PREVIEW-UPDATE 1-U.S. pay czar poised for next wave of rulings

Thu Dec 10, 2009 5:14pm EST

 * Next rulings will impact pay for 26-100 highest paid
 * BofA is out pay czar's authority, while Citi seeks exit
 * AIG has bristled at pay rulings citing talent loss
 (Changes timing of planned announcement in first sentence)
 By Steve Eder and Karey Wutkowski
 NEW YORK/WASHINGTON, Dec 10 (Reuters) - The Obama
administration's pay czar plans to announce on Friday his next
wave of rulings as bailout recipients struggle to get out from
under his thumb.
Kenneth Feinberg has said these rulings will likely reduce
pay for the 26th to 100th highest-paid employees at the six
firms still under his authority.
 Those firms, all of which received "exceptional assistance"
from the taxpayers, are: Citigroup Inc (C.N), American
International Group (AIG.N), General Motors Co [GM.UL],
Chrysler, Chrysler Financial and GMAC.
 Feinberg, a Washington lawyer appointed by Obama, slashed
the pay of the top 25 employees at the companies under his
jurisdiction in October, feeding concern that it would be
difficult for the companies to retain or recruit talent.
 The debate over what constitutes appropriate pay at
financial firms was renewed this week as the United Kingdom
slapped a 50 percent tax on bank bonuses and Goldman Sachs said
its top executives will not receive cash bonuses for 2009.
[ID:nN1076736]
 Feinberg's next rulings will involve setting the
"compensation structure" for the 26 through 100 highest-paid
employees, but Feinberg told the Reuters Global Finance Summit
last month the cutoff line is frequently blurred and that his
rulings could affect many additional employees.

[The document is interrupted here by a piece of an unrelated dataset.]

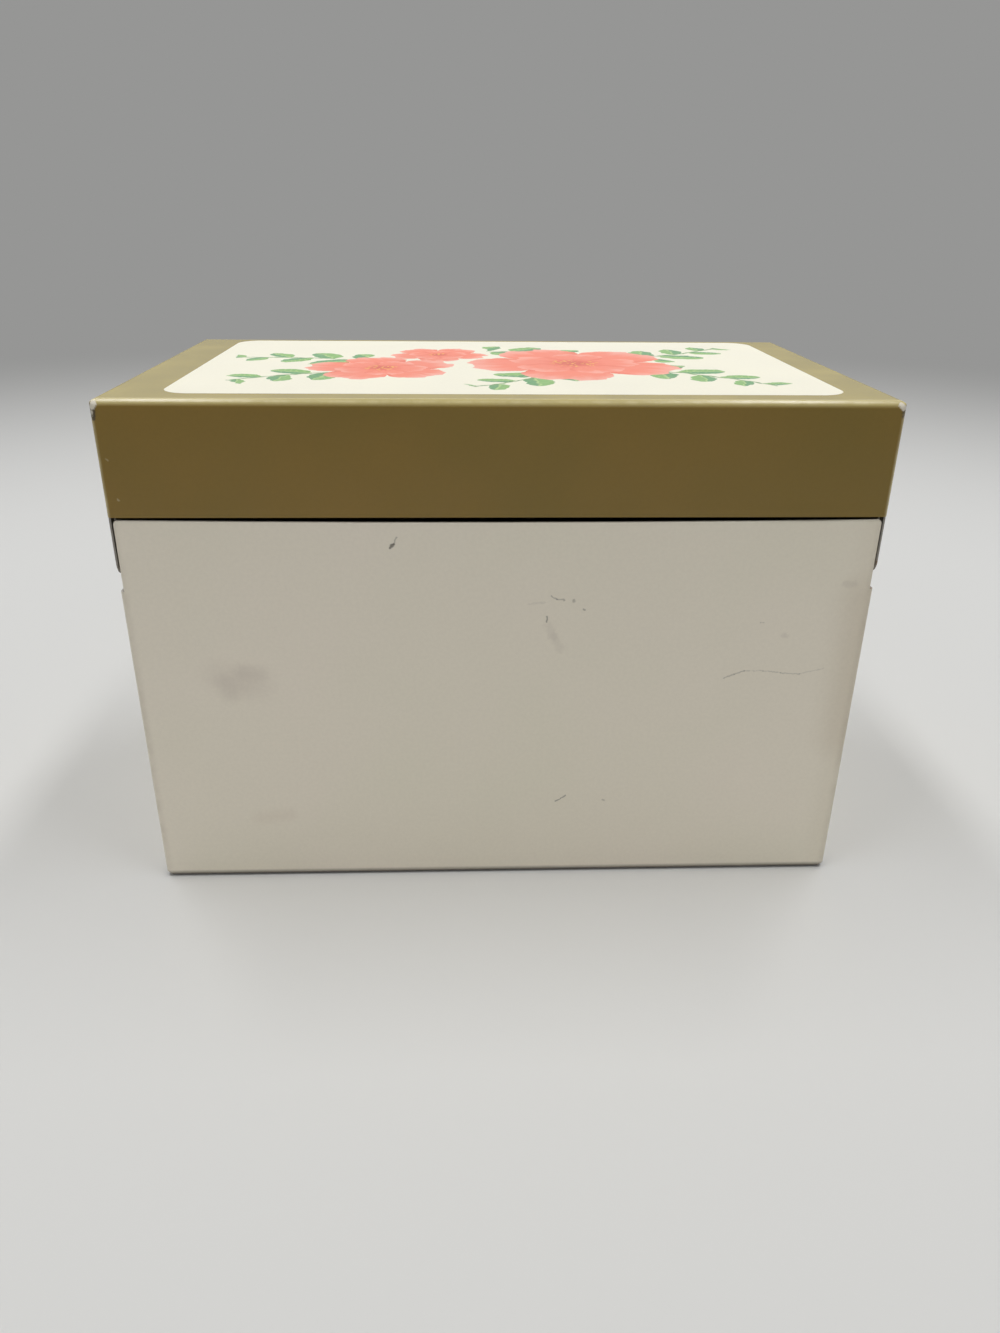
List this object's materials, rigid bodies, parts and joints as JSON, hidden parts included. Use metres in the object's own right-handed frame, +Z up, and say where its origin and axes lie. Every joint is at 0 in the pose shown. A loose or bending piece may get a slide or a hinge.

 Douglas Elliott, a former JPMorgan investment banker now
with the Brookings Institution, said the stakes are not as high
for this next wave of rulings, compared with the top 25
earners.
 But he said there is still potential for the six firms to
lose a lot of key employees if Feinberg's latest rulings are
perceived as too harsh.
 "Any time there's a pay freeze or something makes it less
attractive to work there, it is usually the best people that
leave because they are the most mobile," Elliott said.
 Feinberg's control has caused significant friction with
insurer AIG, where top executives, including CEO Robert
Benmosche, have reportedly considered quitting because of the
pay constraints.
 The chief executive of Korn/Ferry International (KFY.N),
the world's largest executive search firm, said this week that
Wall Street may see an exodus to overseas rivals that have no
limits on pay.
 Gary Burnison said being a TARP firm involves uncertainty
about government restrictions and could scare away potential
employees. [ID:nN08203480]
 For its part, Bank of America Corp (BAC.N) will not have to
worry about Feinberg's rulings.
 The bank, which openly griped about Feinberg's first wave
of rulings, on Wednesday finished its repayment of $45 billion
it received from the U.S. Treasury's Troubled Asset Relief
Program (TARP), making it the first company to come out from
under Feinberg's authority.
 Feinberg told Reuters it was "very satisfying" to see Bank
of America, the largest U.S. bank by assets, come out of TARP.
 Citigroup, the last remaining bank under Feinberg's
immediate purview, is racing to exit the program and is in
active negotiations with the government to repay billions in
taxpayer bailouts.
 However, it is not likely that Citigroup, the No. 3 U.S.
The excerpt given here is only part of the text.